虚馬ダイアリー

「窓の外」のブログ

「ベルベット・レイン」

toshi202005-10-10

原題:江湖
監督:ウォン・ジンポー


 香港黒社会もの。なんである。で、主演が、アンディ・ラウショーン・ユーエディソン・チャンなんである。どうしても「インファナル・アフェア」を想起してしまうわけだ。で、どんな映画なんであろう?と思って見たわけなんだが、チャップマン・トウが出てくるわ、エリック・ツアンまで出てきて、えー?なにこの「無間」同窓会?とか思ってたんだが…。えー、さて。


 アンディが演じるのは香港を牛耳る大ボス・ホン。その暗殺計画の噂が持ち上がり、幹部たちは戦々恐々とする。ボスが死ねば、弟分のレフティジャッキー・チュン)が跡を継ぐことになる。そうなれば、幹部たちは根こそぎ排除されるだろうからだ。そんな中、ホンが妻との間に一児をもうけたことで、レフティはホンに、黒社会から足を洗うように進言する。
 一方、ボスであるトウ(チャップマン・トウ)によるくじ引きで、ターボ(エディソン・チャン)に誘われてやってきたイック(ショーン・ユー)は暗殺のための「鉄砲玉」に選ばれる。銃の代わりにナイフを与えられ、標的を教えられた彼らは、街へと繰り出していく。


 こうして2組の男たち、運命の一夜が始まる。


 「インファナル・アフェア」とかぶりまくってるキャスティングなんだが、この映画の面白いところは、ここまで無間道キャストを導入しながら、それを逆手に取った映画であるということだ。そういう意味では、「インファナル・アフェア」ありき、の映画でもある。
 監督のウォン・ジンポーの演出は、良くも悪くも「女々しい」。総じて劇画的に描かれやすいこのジャンルを、ウォン・カーウァイ的な繊細さなタッチで、ちんぴらたちの思いと焦燥を描いていく。まあ、それはいいんだが、黒社会ものとしては、いささか鈍重に感じるし、暴力シーンになると暴力そのものの直接的描写を避け恣意的にみせるという演出も、どうにも歯切れが悪く退屈な部分でもある。しかし、その退屈な部分を飲み込んで見ていると、物語は意外な「構造」を見せ始める。
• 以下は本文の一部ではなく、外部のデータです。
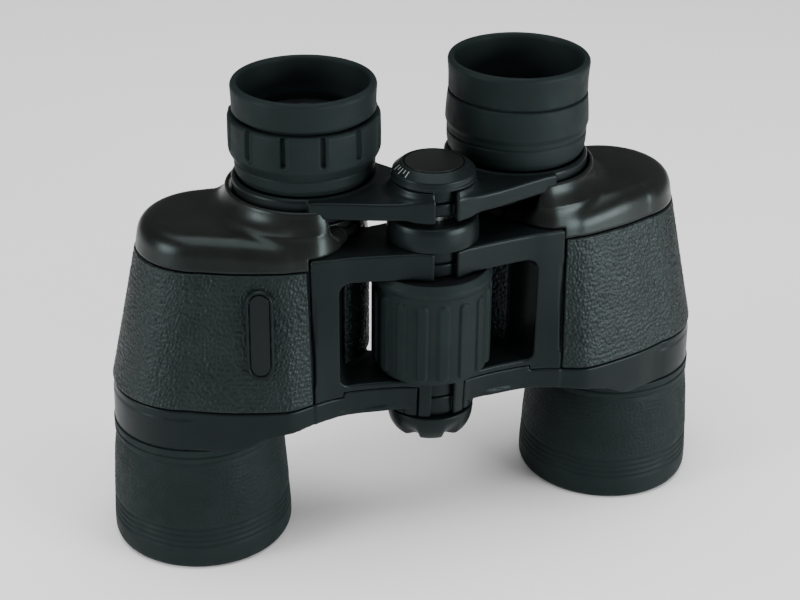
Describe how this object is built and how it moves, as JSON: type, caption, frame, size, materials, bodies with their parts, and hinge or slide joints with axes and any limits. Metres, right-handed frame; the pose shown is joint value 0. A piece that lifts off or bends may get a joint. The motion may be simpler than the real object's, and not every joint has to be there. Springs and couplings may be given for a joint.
{
  "type": "porro prism binoculars",
  "caption": "Centre-focus Porro prism binoculars with offset barrels, folding hinge, ribbed focus wheel, dioptre ring and rubber eyecups, standing on the objectives.",
  "frame": {"origin": "on the standing plane under the objectives, at the centre of the bounding box", "axes": "+Z from the objectives to the eyecups, +X to the user's left half, -Y to the side with the badge and focus wheel front"},
  "size_m": [0.1796, 0.0624, 0.1362],
  "materials": {
    "painted_alloy": "semi-gloss black paint on die-cast alloy",
    "satin_cover": "satin black",
    "leatherette": "fine pebble grain, near black",
    "armour_rubber": "matte black",
    "blackened_alloy": "black anodised",
    "spring_steel": "fine turned steel",
    "coated_glass": "anti-reflection coated",
    "prism_glass": "polished",
    "badge_gloss": "gloss black, blank"
  },
  "bodies": {
    "left_barrel": {"left_housing": "painted_alloy", "left_front_cover": "satin_cover", "left_rear_cover": "satin_cover", "left_leather_grip": "leatherette", "left_prism_shelf": "blackened_alloy", "left_upper_prism": "prism_glass", "left_lower_prism": "prism_glass", "left_upper_prism_clip": "spring_steel", "left_lower_prism_clip": "spring_steel", "left_objective_tube": "blackened_alloy", "left_objective_sleeve": "armour_rubber", "left_objective_retaining_ring": "blackened_alloy", "left_objective_lens": "coated_glass", "left_eyepiece_guide": "blackened_alloy", "left_strap_lug": "spring_steel", "hinge_tube": "spring_steel", "hinge_collar": "painted_alloy"},
    "right_barrel": {"right_housing": "painted_alloy", "right_front_cover": "satin_cover", "right_rear_cover": "satin_cover", "right_leather_grip": "leatherette", "right_prism_shelf": "blackened_alloy", "right_upper_prism": "prism_glass", "right_lower_prism": "prism_glass", "right_upper_prism_clip": "spring_steel", "right_lower_prism_clip": "spring_steel", "right_objective_tube": "blackened_alloy", "right_objective_sleeve": "armour_rubber", "right_objective_retaining_ring": "blackened_alloy", "right_objective_lens": "coated_glass", "right_eyepiece_guide": "blackened_alloy", "right_strap_lug": "spring_steel", "name_badge": "badge_gloss", "badge_bezel": "badge_gloss"},
    "focus_wheel": {"focus_wheel": "blackened_alloy", "focus_wheel_grip": "armour_rubber"},
    "bridge": {"left_bridge_arm": "painted_alloy", "left_ocular_barrel": "blackened_alloy", "left_eye_lens": "coated_glass", "left_field_lens": "coated_glass", "left_eyecup": "armour_rubber", "focus_shaft": "spring_steel", "focus_follower_key": "spring_steel", "ipd_scale_cap": "painted_alloy", "cap_disc": "satin_cover"},
    "right_bridge": {"right_bridge_arm": "painted_alloy"},
    "right_ocular": {"right_ocular_barrel": "blackened_alloy", "right_eye_lens": "coated_glass", "right_field_lens": "coated_glass", "right_eyecup": "armour_rubber"},
    "dioptre_ring": {"dioptre_ring": "armour_rubber"},
    "tripod_cap": {"tripod_socket_cap": "satin_cover"}
  },
  "joints": [
    {"name": "ipd_hinge", "type": "hinge", "parent": "left_barrel", "child": "right_barrel", "pos_m": [0, -0.0143, 0], "axis": [0, 0, 1], "range_deg": [-14, 24]},
    {"name": "focus_wheel_turn", "type": "hinge", "parent": "left_barrel", "child": "focus_wheel", "pos_m": [0, -0.0143, 0], "axis": [0, 0, 1], "range_deg": [-46, 271]},
    {"name": "focus_slide", "type": "slide", "parent": "left_barrel", "child": "bridge", "axis": [0, 0, 1], "range_m": [-0.001, 0.006]},
    {"name": "bridge_fold", "type": "hinge", "parent": "bridge", "child": "right_bridge", "pos_m": [0, -0.0143, 0], "axis": [0, 0, 1], "range_deg": [-14.5, 24.5]},
    {"name": "dioptre_turn", "type": "hinge", "parent": "right_bridge", "child": "dioptre_ring", "pos_m": [-0.0307, 0.00545, 0], "axis": [0, 0, 1], "range_deg": [-61, 61]},
    {"name": "dioptre_slide", "type": "slide", "parent": "right_bridge", "child": "right_ocular", "axis": [0, 0, 1], "range_m": [-0.0008, 0.0008]},
    {"name": "tripod_cap_off", "type": "slide", "parent": "left_barrel", "child": "tripod_cap", "axis": [0, 0, -1], "range_m": [0, 0.012]}
  ],
  "couplings": [
    {"joint": "focus_wheel_turn", "follows": "focus_slide", "rad_per_m": 785.4},
    {"joint": "bridge_fold", "follows": "ipd_hinge", "ratio": 1},
    {"joint": "dioptre_turn", "follows": "dioptre_slide", "rad_per_m": 1309}
  ]
}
 ウォン・ジンポー監督の個性は。リアルとファンタジーのバランスがいびつだ。そのバランスは、どこか「NANA」みたいっつーか、女性がやくざものの「二次創作」コミックを書いたような気持ち悪さがある。だが、それでもこの映画が描こうとしたものは、なるほど、そういう個性がなければ成立しなかったろう物語でもあると思う。骨太とはいいがたいが、不思議な味わいの映画になっていると思った。(★★★)


公式ページ:http://www.velvet-rain.com/


追記:ラム・シューが拳銃を奪われる警官役で登場。思わず爆笑。